(Kitco News) - The sharp rally in gold lately has carried the price of the yellow metal higher than platinum for the first time since late 2008.

Some analysts say this phenomenon could show up for a number of months, although by early Tuesday afternoon, gold had pared its earlier gain and platinum regained its normal upper hand, although not by much.

“The same macro concerns that are weighing upon the industrial demand for platinum are driving gold-investment demand and in turn prices to new highs,” said Suki Cooper, precious-metals analyst with Barclays Capital.

Specifically, worries about the economy, exacerbated by debt issues in the U.S. and Europe, have investors flocking into gold as a safe haven. Meanwhile, those same worries have led to ideas that demand could suffer for industrial commodities, which includes platinum along with the likes of copper and crude oil.

Just before 1 p.m. EDT, most-active October platinum had been as high as $1,757.60 an ounce so far Tuesday on the New York Mercantile Exchange. However, this fell short of the session high for the same contract month in gold (but not the most-active contract) on the Comex division. October gold earlier peaked at $1,780.90.

By contrast, platinum held a premium of more than $200 as recently as July 1, before gold began its most recent run higher. On that day, October gold hit a six-week low of $1,479.60. Platinum, at its weakest point that day, was $1,704.70.

Investors have an interest in holding gold as a currency, said Patricia Mohr, vice president with Scotiabank. This is especially occurring after Standard & Poor’s downgraded U.S. long-term debt and the European Central Bank moved to shore up the Italian and Spanish bond markets, which some market participants are assessing as a form of quantitative easing, she said.

Platinum also has some characteristics of a precious metal, but its primary use is industrial, specifically catalytic converters in motor vehicles.

“Gold is more of a currency than platinum, therefore it’s moving up relative to platinum,” Mohr said.

Investors are looking toward gold as a “store of value, safe haven, alternative or ultimate currency” due to fears of another recession, said Robin Bhar, senior metals analyst with Credit Agricole CIB. Part of the appeal of the metal is that it cannot be created easily, as with paper money.

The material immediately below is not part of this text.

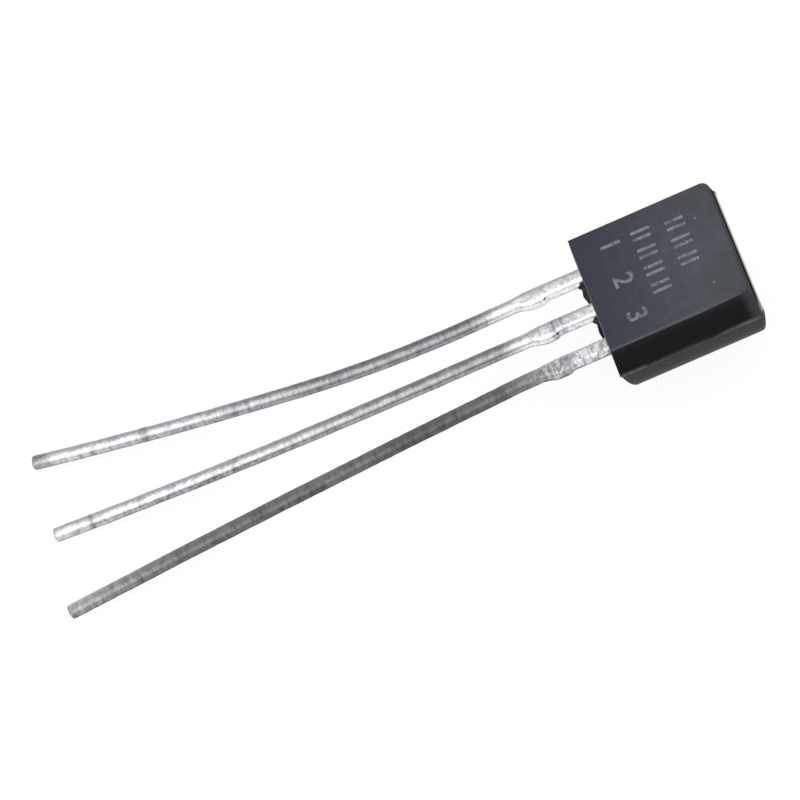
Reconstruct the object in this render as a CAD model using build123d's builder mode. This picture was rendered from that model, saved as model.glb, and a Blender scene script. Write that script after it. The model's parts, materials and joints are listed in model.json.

“That has pushed gold strongly higher and to a premium (over) platinum, which we saw at the end of 2008 for a few months,” Bhar said. “It’s really based on the fact that gold would outperform platinum in a recessionary environment where there is no growth…

“Platinum, obviously, is at the other end of the spectrum. It is more of an industrial metal that responds to the industrial cycle, particularly vehicle demand. And arguably, those are going to be out of favor, or the industrial cycle is going to be weaker for the foreseeable future. So there is a good justification for having gold trading at a premium to platinum.”

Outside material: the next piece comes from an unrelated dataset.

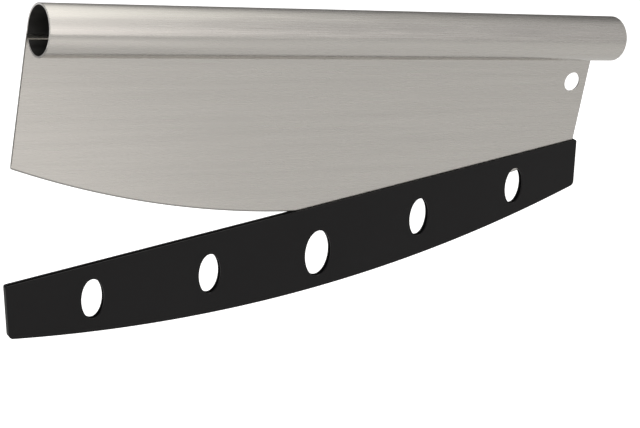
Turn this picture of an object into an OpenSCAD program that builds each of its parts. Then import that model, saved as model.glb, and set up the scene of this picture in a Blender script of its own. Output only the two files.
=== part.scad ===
// Rocking pizza knife: one steel sheet rolled into a tube handle along the top of a wide curved blade,
// and a moulded plastic guard with a slot that covers the cutting edge.
// Frame: the origin is at the middle of the handle's axis, +X runs along the handle to the end with the
// hanging hole, +Y points to the back face of the blade and +Z is up. All sizes are in millimetres.
// The guard is drawn as it is being put on: its right end is on the blade and its left end hangs down.

/* [Knife] */
// Length of the handle and of the blade
knife_l = 355.6; // [250:0.1:430]
// Outer diameter of the rolled handle
handle_d = 25.4; // [20:0.1:31]
// Thickness of the steel sheet
sheet_t = 1; // [0.8:0.05:1.5]
// Gap between the free edge of the rolled sheet and the blade's front face
seam_gap = 1.5; // [0.3:0.05:3]

/* [Blade] */
// Depth of the cutting edge below the handle's axis, at the middle
edge_depth = 101.6; // [92:0.1:125]
// Depth of the blade's two lower corners below the handle's axis
corner_depth = 71.8; // [55:0.1:88]
// Radius of the two lower corners
corner_r = 0.8; // [0.4:0.1:3]
// Height of the ground bevel above the cutting edge
bevel_h = 0.9; // [0.5:0.1:4]
// Thickness left at the cutting edge
edge_t = 0.2; // [0.1:0.05:0.4]

/* [Hanging hole] */
// Diameter of the hanging hole
hang_hole_d = 11; // [6:0.1:14]
// Distance from the blade's right side to the hole's centre
hang_hole_in = 10.5; // [9:0.1:30]
// Depth of the hole's centre below the handle's axis
hang_hole_drop = 29.6; // [26:0.1:60]

/* [Guard] */
// Depth of blade inside the guard at the middle, when it is fully on
guard_cover = 45.6; // [42:0.1:60]
// Free depth under the blade's lower corners, when the guard is fully on
guard_end_room = 10.6; // [2:0.1:16]
// Thickness of the guard's front and back walls
guard_wall = 0.9; // [0.8:0.05:2]
// Thickness of the guard's floor, below the slot
guard_floor = 2.6; // [1.2:0.1:5]
// Thickness of the guard's two end walls
guard_end_wall = 1.1; // [1:0.1:3]
// Free play between the blade and each end wall
guard_end_gap = 1.1; // [1:0.1:4]
// Clearance between the blade and each side of the slot
slot_gap = 0.3; // [0.15:0.05:0.6]
// Clearance between the cutting edge and the slot's floor, when the guard is fully on
edge_gap = 0.3; // [0.2:0.1:2]
// Width and depth of the lead-in along the slot's mouth
slot_lead = 0.3; // [0.1:0.05:0.6]
// Radius of the guard's two lower corners
guard_low_r = 2.8; // [1:0.1:6]
// Radius of the guard's two upper corners
guard_top_r = 1.2; // [0.5:0.1:3]

/* [Guard windows] */
// Distance from one oval window to the next
window_pitch = 67.1; // [40:0.1:72]
// Width of the two inner windows
window_w = 13; // [10:0.1:18]
// Height of the two inner windows
window_h = 22.8; // [18:0.1:26]
// Width of the two end windows
end_window_w = 12.6; // [10:0.1:18]
// Height of the two end windows
end_window_h = 22.3; // [18:0.1:26]
// How far the end windows' centres are below the middle of the guard's height there
end_window_drop = 0.4; // [0:0.1:2]
// Radius of the top and bottom arcs of the inner and the end windows
window_end_r = 4.4; // [2:0.1:4.8]
// Width of the middle window
mid_window_w = 16.6; // [13:0.1:22]
// Height of the middle window
mid_window_h = 27.2; // [23:0.1:32]
// Radius of the top and bottom arcs of the middle window
mid_window_end_r = 5.9; // [3:0.1:6.2]
// How far the middle window's centre is below the middle of the guard's height
mid_window_drop = 4; // [0:0.1:6]

/* [Guard swing] */
// Angle from fully on to the drawn place, about the centre that the guard swings round
guard_tilt = 10.8; // [0:0.05:30]
// Distance from the blade's right side out to the centre of the swing
swing_out = 49.9; // [30:0.1:90]
// Depth of the centre of the swing below the guard's rim, when the guard is fully on
swing_drop = 3.8; // [0:0.1:20]

/* [Hidden] */

// Extra length of a cutter past the face that it cuts
over = 1;
// How far a rounding's circle stands past the faces that it meets, so that they cross cleanly
blend = 0.01;
// Facets on a circle that is small, and on the wide arcs of the blade and the guard
small_fn = 96;
wide_fn = 900;

half_l = knife_l / 2;
handle_r = handle_d / 2;
blade_front_y = handle_r - sheet_t;
blade_mid_y = handle_r - sheet_t / 2;
// Angle round the handle's axis from the blade to the free edge of the sheet, where it is cut off
seam_angle = acos((blade_front_y - seam_gap) / handle_r);
// The cutting edge is an arc through both corners and the lowest point
blade_sag = edge_depth - corner_depth;
blade_arc_r = arc_radius(half_l, blade_sag);
blade_arc_z = blade_arc_r - edge_depth;

slot_w = sheet_t + 2 * slot_gap;
guard_t = slot_w + 2 * guard_wall;
guard_half_l = half_l + guard_end_gap + guard_end_wall;
guard_h = guard_cover + edge_gap + guard_floor;
guard_end_h = guard_cover - blade_sag + guard_end_room + guard_floor;
guard_arc_r = arc_radius(guard_half_l, guard_h - guard_end_h);
guard_arc_z = guard_arc_r - guard_h;
// Places of the swing's centre, and of the guard's rim when it is fully on
rim_z = guard_cover - edge_depth;
swing_x = half_l + swing_out;
swing_z = rim_z - swing_drop;

// Radius of an arc from half its chord and its rise
function arc_radius(half_chord, rise) = (half_chord ^ 2 + rise ^ 2) / (2 * rise);

// Height of the guard, from rim to bottom arc, at a distance x from its middle
function guard_height_at(x) = sqrt(guard_arc_r ^ 2 - x ^ 2) - guard_arc_z;

// Corner of a plate between its right side and a bottom arc, to cut away so that radius r is left
module side_corner_cut(side_x, arc_r, arc_z, r) {
    centre_x = side_x - r;
    centre_z = arc_z - sqrt((arc_r - r) ^ 2 - centre_x ^ 2);
    // Point outside the arc, straight out from the centre of the rounding
    reach = (arc_r + over) / (arc_r - r);
    out_x = centre_x * reach;
    out_z = arc_z + (centre_z - arc_z) * reach;
    difference() {
        polygon([
            [centre_x, centre_z],
            [side_x + over, centre_z],
            [side_x + over, out_z],
            [out_x, out_z]
        ]);
        translate([centre_x, centre_z]) circle(r + blend, $fn = small_fn);
    }
}

// Right-hand top corner of a plate whose rim is at 0, to cut away so that radius r is left
module top_corner_cut(side_x, r) {
    difference() {
        translate([side_x - r, -r]) square(r + over);
        translate([side_x - r, -r]) circle(r + blend, $fn = small_fn);
    }
}

// The child, and its mirror image on the other side of the middle
module both_sides() {
    children();
    mirror([1, 0, 0]) children();
}

// Outline in X and Z made solid in Y, from the front face at y = front over a depth of t
module upright_plate(front, t) {
    translate([0, front + t, 0]) rotate([90, 0, 0]) linear_extrude(t) children();
}

// Disc on the Y axis whose rim narrows to the cutting edge on both faces
module edge_disc() {
    rotate([90, 0, 0]) rotate_extrude($fn = wide_fn) polygon([
        [0, -sheet_t / 2],
        [blade_arc_r - bevel_h, -sheet_t / 2],
        [blade_arc_r, -edge_t / 2],
        [blade_arc_r, edge_t / 2],
        [blade_arc_r - bevel_h, sheet_t / 2],
        [0, sheet_t / 2]
    ]);
}

// Flat blade, tangent to the back of the handle
module blade_plate() {
    difference() {
        intersection() {
            translate([-half_l, blade_front_y, -edge_depth - over])
                cube([knife_l, sheet_t, edge_depth + over]);
            translate([0, blade_mid_y, blade_arc_z]) edge_disc();
        }
        upright_plate(blade_front_y - over, sheet_t + 2 * over)
            both_sides() side_corner_cut(half_l, blade_arc_r, blade_arc_z, corner_r);
        translate([half_l - hang_hole_in, handle_r + over, -hang_hole_drop])
            rotate([90, 0, 0]) cylinder(h = sheet_t + 2 * over, d = hang_hole_d, $fn = small_fn);
    }
}

// Sheet rolled over the top, down the front and back under towards the blade, and cut off square to
// its faces before it gets there
module rolled_handle() {
    reach = handle_r + over;
    difference() {
        rotate([0, 90, 0]) cylinder(h = knife_l, d = handle_d, center = true, $fn = 2 * small_fn);
        rotate([0, 90, 0])
            cylinder(h = knife_l + 2 * over, r = blade_front_y, center = true, $fn = 2 * small_fn);
        rotate([90, 0, 90])
            linear_extrude(knife_l + 2 * over, center = true)
                polygon([[0, 0], [reach, 0], [reach, -reach * tan(seam_angle)]]);
    }
}

module blade_with_handle() {
    color([0.72, 0.71, 0.68]) union() {
        rolled_handle();
        blade_plate();
    }
}

// Upright oval of four arcs, the side arcs tangent to the two end arcs of radius end_r
module oval(w, h, end_r) {
    a = w / 2;
    b = h / 2;
    side_r = (a ^ 2 + b ^ 2 - 2 * b * end_r) / (2 * (a - end_r));
    end_z = b - end_r;
    meet_z = end_z * side_r / (side_r - end_r);
    for (s = [-1, 1]) translate([0, s * end_z]) circle(end_r + blend, $fn = small_fn);
    intersection() {
        translate([side_r - a, 0]) circle(side_r, $fn = 2 * small_fn);
        translate([a - side_r, 0]) circle(side_r, $fn = 2 * small_fn);
        translate([-a, -meet_z]) square([w, 2 * meet_z]);
    }
}

// Outline of the guard: straight rim at 0, square ends and an arc below
module guard_outline() {
    difference() {
        intersection() {
            translate([-guard_half_l, -guard_h]) square([2 * guard_half_l, guard_h]);
            translate([0, guard_arc_z]) circle(guard_arc_r, $fn = wide_fn);
        }
        both_sides() {
            side_corner_cut(guard_half_l, guard_arc_r, guard_arc_z, guard_low_r);
            top_corner_cut(guard_half_l, guard_top_r);
        }
    }
}

// Outline of the slot, open at the rim, with its floor following the guard's arc
module slot_outline() {
    slot_half_l = guard_half_l - guard_end_wall;
    intersection() {
        translate([-slot_half_l, -guard_h]) square([2 * slot_half_l, guard_h + over]);
        translate([0, guard_arc_z]) circle(guard_arc_r - guard_floor, $fn = wide_fn);
    }
}

// Widening of the slot's mouth that leads the cutting edge in
module slot_lead_in() {
    half_w = slot_w / 2;
    rotate([90, 0, 90])
        linear_extrude(2 * (guard_half_l - guard_end_wall), center = true) polygon([
            [-half_w, -slot_lead],
            [half_w, -slot_lead],
            [half_w + slot_lead, 0],
            [half_w + slot_lead, over],
            [-half_w - slot_lead, over],
            [-half_w - slot_lead, 0]
        ]);
}

// Row of oval windows: the inner and the end ones about half way down the guard, the middle one lower
module window_outlines() {
    for (s = [-1, 1]) {
        translate([s * window_pitch, -guard_height_at(window_pitch) / 2])
            oval(window_w, window_h, window_end_r);
        translate([2 * s * window_pitch, -guard_height_at(2 * window_pitch) / 2 - end_window_drop])
            oval(end_window_w, end_window_h, window_end_r);
    }
    translate([0, -guard_h / 2 - mid_window_drop]) oval(mid_window_w, mid_window_h, mid_window_end_r);
}

// Guard on its own, with the middle of its rim at the origin
module guard_body() {
    difference() {
        upright_plate(-guard_t / 2, guard_t) guard_outline();
        upright_plate(-slot_w / 2, slot_w) slot_outline();
        slot_lead_in();
        upright_plate(-guard_t / 2 - over, guard_t + 2 * over) window_outlines();
    }
}

module blade_guard() {
    color([0.12, 0.115, 0.115])
        translate([swing_x, blade_mid_y, swing_z])
            rotate([0, -guard_tilt, 0])
                translate([-swing_x, 0, swing_drop])
                    guard_body();
}

blade_with_handle();
blade_guard();
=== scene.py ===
# %% [markdown]
# # Rocking pizza knife
# A wide curved steel blade that rolls over into a tube handle, and a black plastic guard that is half
# on. Everything is in metres, in the frame of the CAD model: the origin is at the middle of the handle's
# axis, +X runs to the end with the hanging hole, +Y points to the back of the blade and +Z is up.

# %% Tools and the frame
import math

import bmesh
import bpy
from mathutils import Matrix, Vector


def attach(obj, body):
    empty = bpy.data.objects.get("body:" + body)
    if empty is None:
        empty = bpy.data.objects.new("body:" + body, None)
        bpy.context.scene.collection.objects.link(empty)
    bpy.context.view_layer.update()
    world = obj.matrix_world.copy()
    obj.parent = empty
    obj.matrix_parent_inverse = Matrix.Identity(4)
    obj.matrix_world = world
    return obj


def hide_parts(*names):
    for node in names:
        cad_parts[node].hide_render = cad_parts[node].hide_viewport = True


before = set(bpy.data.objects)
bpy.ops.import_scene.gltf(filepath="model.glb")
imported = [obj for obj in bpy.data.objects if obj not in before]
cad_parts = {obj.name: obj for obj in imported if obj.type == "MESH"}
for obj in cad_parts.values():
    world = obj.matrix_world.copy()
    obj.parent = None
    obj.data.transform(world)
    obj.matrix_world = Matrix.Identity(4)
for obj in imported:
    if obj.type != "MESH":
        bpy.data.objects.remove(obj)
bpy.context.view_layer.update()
MM = 0.001
print("CAD nodes:", sorted(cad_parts))

# %% [markdown]
# ## Camera
# The camera stands where the photograph was taken from, about 0.8 m away, to the left and above. Its
# lens and place come from lining up the knife's known sizes with the photograph. The photograph is a
# part of a wider picture, so the lens points to the left of its middle and above it, which the two
# shifts stand for. The knife is modelled level, and was held with its left end a little low, so the
# camera is rolled by the same angle.

# %% Camera
CAMERA_AT = Vector((-472.7, -633.3, 177.6)) * MM
FOCAL_PX = 1572.6
IMAGE_W = 640
SENSOR_MM = 36.0
LENS_SHIFT = (0.1407, -0.1511)
TURN = math.radians(32.56)
LOOK_DOWN = math.radians(16.40)
ROLL = math.radians(9.19)


def add_camera():
    """Camera at the photograph's place, turned to the right, tipped down and rolled."""
    data = bpy.data.cameras.new("camera")
    data.sensor_width = SENSOR_MM
    data.lens = FOCAL_PX / IMAGE_W * SENSOR_MM
    data.shift_x, data.shift_y = LENS_SHIFT
    camera = bpy.data.objects.new("camera", data)
    bpy.context.scene.collection.objects.link(camera)
    turned = Matrix.Rotation(-TURN, 4, "Z") @ Matrix.Rotation(math.pi / 2 - LOOK_DOWN, 4, "X")
    camera.matrix_world = Matrix.Translation(CAMERA_AT) @ turned @ Matrix.Rotation(ROLL, 4, "Z")
    bpy.context.scene.camera = camera
    print("lens", round(data.lens, 1), "mm")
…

Gold May Continue To Outpace Platinum As Economic Fears Persist

Analysts said gold may frequently trade higher than platinum for the next several months.

“I think it might last for the next six months, anyway,” Mohr said. She looks for interest in gold to continue for another 18 months or so. “Some of the more industrially based metals may not perform as well as gold.”

Many investors fear macroeconomic conditions will deteriorate further, continuing to support demand for gold, said Rohit Savant, senior commodity analyst with CPM Group.

“That bodes better for gold than it does for platinum,” he said. “That should keep gold at a premium. I think it will last for a few months.”

However, Savant does not look for a massive sell-off in platinum, even though demand worries will hold down prices. The market has some supply-side issues, which are also supportive influences for the longer term. These include increasing difficulties of mining far below the ground in the key producing nation of South Africa, as well as labor issues that mean higher costs and the threat of supply disruptions due to strikes. Further, there are worries about possible shortages of electricity that are necessary for full mining operations in South Africa.

Bhar looks for gold to trade at a premium for much of the rest of the year, or longer if there is a recession that lasts for a while. But in the longer term, whenever the industrial cycle picks up again, platinum should regain the upper hand against gold, Bhar said. His bank considers the global economy to be in a “soft patch” but looks for global growth to reaccelerate late in the year and into 2012.

Further, Bhar said, platinum typically is more expensive to mine than gold. The average platinum cost is in the neighborhood of $1,200 to $1,300, while gold is around $900 to $1,000.

“If we were in a growth environment and not facing the threat of recession, then arguably we should have a much more normal situation where platinum trades at some premium to the gold price,” Bhar said. He later added, “What’s happening isn’t surprising. It’s justifiable, and arguably we will see this differential—or gold’s premium maintained—certainly for the foreseeable future.”